If you're doing a lot of gzip compression/decompression, you *might* be
hitting this 6+-year-old Sun JVM bug:
"Instantiating Inflater/Deflater causes OutOfMemoryError; finalizers not
called promptly enough"
http://bugs.sun.com/bugdatabase/view_bug.do?bug_id=4797189
A workaround is listed in the issue: ensuring you call close() or end()
on the Deflater; something similar might apply to Inflater.
(This is one of those fun JVM situations where having more heap space
may make OOMEs more likely: less heap memory pressure leaves more un-GCd
or un-finalized heap objects around, each of which is holding a bit of
native memory.)
- Gordon @ IA
bzheng wrote:
I have about 24k gz files (about 550GB total) on hdfs and has a really simple
java program to convert them into sequence files. If the script's
setInputPaths takes a Path[] of all 24k files, it will get a OutOfMemory
error at about 35% map complete. If I make the script process 2k files per
job and run 12 jobs consecutively, then it goes through all files fine. The
cluster I'm using has about 67 nodes. Each nodes has 16GB memory, max 7
map, and max 2 reduce.
The map task is really simple, it takes LongWritable as key and Text as
value, generate a Text newKey, and output.collect(Text newKey, Text value).
It doesn't have any code that can possibly leak memory.

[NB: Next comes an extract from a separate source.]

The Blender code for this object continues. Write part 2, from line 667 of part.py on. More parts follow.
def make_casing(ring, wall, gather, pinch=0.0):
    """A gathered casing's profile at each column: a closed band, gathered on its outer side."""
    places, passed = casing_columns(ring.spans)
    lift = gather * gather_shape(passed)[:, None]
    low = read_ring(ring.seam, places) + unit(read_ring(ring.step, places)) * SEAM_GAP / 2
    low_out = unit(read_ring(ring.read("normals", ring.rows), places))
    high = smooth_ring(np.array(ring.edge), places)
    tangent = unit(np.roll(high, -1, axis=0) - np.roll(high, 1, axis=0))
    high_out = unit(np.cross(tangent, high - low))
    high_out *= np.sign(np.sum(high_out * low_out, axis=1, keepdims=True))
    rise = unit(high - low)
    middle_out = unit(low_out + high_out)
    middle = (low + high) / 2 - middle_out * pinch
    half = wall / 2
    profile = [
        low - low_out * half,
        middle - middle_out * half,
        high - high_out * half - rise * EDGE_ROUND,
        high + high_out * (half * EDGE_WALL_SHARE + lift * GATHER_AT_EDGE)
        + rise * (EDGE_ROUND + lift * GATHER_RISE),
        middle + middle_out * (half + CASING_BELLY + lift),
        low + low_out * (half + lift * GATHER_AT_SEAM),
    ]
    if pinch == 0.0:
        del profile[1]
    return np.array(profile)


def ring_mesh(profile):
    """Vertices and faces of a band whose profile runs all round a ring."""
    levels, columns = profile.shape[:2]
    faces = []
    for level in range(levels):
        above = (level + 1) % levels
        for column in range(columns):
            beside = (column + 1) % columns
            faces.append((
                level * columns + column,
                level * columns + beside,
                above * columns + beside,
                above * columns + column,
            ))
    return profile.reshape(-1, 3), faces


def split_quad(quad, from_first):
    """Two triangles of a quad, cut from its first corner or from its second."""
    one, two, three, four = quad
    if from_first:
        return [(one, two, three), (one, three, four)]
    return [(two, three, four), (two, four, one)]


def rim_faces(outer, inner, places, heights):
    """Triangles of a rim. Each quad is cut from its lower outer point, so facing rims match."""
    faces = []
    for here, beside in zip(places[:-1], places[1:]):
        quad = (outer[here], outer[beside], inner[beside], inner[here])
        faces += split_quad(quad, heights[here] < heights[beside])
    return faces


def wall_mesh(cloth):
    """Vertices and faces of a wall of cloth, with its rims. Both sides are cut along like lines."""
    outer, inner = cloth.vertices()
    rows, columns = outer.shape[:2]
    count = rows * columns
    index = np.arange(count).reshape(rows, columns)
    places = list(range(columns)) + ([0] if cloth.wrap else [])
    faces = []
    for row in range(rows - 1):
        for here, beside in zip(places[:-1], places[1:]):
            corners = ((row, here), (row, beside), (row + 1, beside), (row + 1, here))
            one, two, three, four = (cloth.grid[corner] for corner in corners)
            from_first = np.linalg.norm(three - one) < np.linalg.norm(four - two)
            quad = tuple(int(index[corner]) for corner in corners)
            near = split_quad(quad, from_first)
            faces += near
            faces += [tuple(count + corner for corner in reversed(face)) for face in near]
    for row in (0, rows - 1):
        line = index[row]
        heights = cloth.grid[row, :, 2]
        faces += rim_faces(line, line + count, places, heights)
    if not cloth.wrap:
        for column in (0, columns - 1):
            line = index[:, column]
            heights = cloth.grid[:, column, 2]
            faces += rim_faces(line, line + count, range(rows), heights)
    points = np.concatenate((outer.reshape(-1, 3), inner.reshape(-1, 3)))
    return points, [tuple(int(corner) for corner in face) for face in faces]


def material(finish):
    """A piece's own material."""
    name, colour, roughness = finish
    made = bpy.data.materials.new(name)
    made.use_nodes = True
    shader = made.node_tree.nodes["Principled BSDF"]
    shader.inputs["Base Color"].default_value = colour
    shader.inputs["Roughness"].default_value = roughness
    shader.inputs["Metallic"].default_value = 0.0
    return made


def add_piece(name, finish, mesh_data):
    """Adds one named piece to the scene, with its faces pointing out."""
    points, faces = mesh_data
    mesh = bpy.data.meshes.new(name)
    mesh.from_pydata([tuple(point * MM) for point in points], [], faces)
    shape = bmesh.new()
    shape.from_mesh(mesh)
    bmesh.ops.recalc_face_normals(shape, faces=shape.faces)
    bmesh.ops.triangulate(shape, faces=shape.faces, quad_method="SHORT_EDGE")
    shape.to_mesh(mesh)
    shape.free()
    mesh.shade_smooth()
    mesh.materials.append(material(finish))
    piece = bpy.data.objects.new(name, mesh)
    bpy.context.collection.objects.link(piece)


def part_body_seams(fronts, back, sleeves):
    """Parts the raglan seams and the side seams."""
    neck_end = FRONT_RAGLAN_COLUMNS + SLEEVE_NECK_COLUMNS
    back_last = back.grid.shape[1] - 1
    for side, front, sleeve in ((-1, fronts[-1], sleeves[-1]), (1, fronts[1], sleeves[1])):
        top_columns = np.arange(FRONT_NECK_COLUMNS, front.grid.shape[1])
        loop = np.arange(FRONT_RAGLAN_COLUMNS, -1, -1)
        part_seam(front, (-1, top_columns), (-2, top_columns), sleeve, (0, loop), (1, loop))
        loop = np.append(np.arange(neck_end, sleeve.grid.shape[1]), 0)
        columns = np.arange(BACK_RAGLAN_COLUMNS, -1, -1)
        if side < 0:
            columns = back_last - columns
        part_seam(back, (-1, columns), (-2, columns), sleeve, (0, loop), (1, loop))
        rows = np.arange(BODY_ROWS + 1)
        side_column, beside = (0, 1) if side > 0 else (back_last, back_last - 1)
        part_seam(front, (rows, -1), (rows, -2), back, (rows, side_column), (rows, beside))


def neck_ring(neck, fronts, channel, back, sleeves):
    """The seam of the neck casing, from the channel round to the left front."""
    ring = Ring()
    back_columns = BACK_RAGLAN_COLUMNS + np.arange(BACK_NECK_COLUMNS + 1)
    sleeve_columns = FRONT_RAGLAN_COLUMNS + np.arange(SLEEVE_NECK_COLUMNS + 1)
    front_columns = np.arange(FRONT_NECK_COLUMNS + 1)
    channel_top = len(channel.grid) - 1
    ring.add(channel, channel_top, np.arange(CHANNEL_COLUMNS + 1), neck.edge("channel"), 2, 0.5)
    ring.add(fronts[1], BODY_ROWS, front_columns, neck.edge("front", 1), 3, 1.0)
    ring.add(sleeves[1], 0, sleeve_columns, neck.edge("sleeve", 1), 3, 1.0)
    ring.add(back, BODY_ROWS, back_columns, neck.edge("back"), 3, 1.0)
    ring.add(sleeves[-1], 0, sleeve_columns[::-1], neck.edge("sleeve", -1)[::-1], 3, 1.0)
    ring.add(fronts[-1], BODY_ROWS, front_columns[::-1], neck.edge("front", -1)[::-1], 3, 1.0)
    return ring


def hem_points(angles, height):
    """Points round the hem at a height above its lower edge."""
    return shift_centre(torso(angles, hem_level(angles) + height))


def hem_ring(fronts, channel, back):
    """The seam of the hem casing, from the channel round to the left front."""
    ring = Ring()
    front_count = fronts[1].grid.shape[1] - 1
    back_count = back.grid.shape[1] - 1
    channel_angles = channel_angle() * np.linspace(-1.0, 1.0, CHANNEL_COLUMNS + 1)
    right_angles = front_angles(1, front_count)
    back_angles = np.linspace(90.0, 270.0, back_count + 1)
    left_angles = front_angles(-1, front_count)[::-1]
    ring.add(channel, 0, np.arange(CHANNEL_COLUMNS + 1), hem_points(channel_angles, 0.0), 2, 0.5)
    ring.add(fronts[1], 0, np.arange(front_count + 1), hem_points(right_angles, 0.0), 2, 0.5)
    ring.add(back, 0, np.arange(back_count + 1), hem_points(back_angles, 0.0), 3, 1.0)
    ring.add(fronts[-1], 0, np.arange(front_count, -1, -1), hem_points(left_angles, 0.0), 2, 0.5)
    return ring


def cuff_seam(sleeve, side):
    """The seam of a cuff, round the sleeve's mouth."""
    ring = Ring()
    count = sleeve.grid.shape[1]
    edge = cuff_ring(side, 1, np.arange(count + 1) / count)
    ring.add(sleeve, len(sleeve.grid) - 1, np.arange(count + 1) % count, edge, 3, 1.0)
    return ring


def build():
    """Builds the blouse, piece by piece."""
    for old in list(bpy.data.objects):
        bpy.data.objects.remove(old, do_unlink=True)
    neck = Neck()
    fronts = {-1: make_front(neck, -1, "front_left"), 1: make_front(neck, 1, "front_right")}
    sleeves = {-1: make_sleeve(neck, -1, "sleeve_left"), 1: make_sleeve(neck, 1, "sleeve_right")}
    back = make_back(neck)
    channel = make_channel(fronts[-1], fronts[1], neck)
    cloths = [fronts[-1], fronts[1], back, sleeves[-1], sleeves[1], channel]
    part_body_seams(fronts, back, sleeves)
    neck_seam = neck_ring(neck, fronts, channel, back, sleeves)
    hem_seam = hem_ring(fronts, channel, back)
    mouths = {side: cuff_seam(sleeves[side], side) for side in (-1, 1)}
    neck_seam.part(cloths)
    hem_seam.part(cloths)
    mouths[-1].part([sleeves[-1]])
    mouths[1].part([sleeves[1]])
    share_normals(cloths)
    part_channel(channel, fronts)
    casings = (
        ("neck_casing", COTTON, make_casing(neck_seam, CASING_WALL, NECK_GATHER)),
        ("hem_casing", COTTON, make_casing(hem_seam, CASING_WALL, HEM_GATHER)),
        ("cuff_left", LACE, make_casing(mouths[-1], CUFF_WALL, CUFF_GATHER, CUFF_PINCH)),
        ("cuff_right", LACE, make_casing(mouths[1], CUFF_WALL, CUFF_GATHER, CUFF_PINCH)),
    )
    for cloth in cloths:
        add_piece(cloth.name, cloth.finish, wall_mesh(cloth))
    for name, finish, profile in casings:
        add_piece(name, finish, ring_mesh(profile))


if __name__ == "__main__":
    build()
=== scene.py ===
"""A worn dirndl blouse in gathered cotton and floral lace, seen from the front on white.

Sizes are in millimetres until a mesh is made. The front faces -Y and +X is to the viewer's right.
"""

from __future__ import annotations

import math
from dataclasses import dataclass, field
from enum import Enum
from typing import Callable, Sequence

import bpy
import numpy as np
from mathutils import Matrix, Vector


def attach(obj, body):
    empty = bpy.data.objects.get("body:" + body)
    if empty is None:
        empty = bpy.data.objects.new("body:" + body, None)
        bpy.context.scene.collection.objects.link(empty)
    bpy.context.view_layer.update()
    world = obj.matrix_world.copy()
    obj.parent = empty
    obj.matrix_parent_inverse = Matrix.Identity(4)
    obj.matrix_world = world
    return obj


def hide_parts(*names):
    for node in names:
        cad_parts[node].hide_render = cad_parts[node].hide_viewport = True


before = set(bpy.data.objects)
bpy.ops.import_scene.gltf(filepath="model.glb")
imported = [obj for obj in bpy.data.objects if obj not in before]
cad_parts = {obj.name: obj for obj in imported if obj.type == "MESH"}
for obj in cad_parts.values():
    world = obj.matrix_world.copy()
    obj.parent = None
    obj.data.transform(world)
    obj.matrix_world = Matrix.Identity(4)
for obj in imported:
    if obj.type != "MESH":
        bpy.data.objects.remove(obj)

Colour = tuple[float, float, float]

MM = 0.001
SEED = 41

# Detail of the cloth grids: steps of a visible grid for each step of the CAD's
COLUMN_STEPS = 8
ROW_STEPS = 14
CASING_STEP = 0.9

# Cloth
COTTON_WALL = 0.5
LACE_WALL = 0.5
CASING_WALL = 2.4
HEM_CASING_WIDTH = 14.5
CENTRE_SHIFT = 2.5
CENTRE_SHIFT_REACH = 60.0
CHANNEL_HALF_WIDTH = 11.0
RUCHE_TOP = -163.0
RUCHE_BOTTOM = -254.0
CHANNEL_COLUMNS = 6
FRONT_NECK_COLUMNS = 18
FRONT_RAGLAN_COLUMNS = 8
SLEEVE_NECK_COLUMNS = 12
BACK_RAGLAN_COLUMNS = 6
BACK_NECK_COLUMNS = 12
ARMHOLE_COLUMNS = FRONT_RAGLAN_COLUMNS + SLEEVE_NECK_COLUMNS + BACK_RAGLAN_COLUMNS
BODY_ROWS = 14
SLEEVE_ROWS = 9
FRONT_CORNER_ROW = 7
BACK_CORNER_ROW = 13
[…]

There's no stack trace for the vast majority of the OutOfMemory error,
there's just a single line in the log like this:
2009-02-23 14:27:50,902 INFO org.apache.hadoop.mapred.TaskTracker:
java.lang.OutOfMemoryError: Java heap space
I can't find the stack trace right now, but rarely the OutOfMemory error
originates from some hadoop config array copy opertaion. There's no special
config for the script.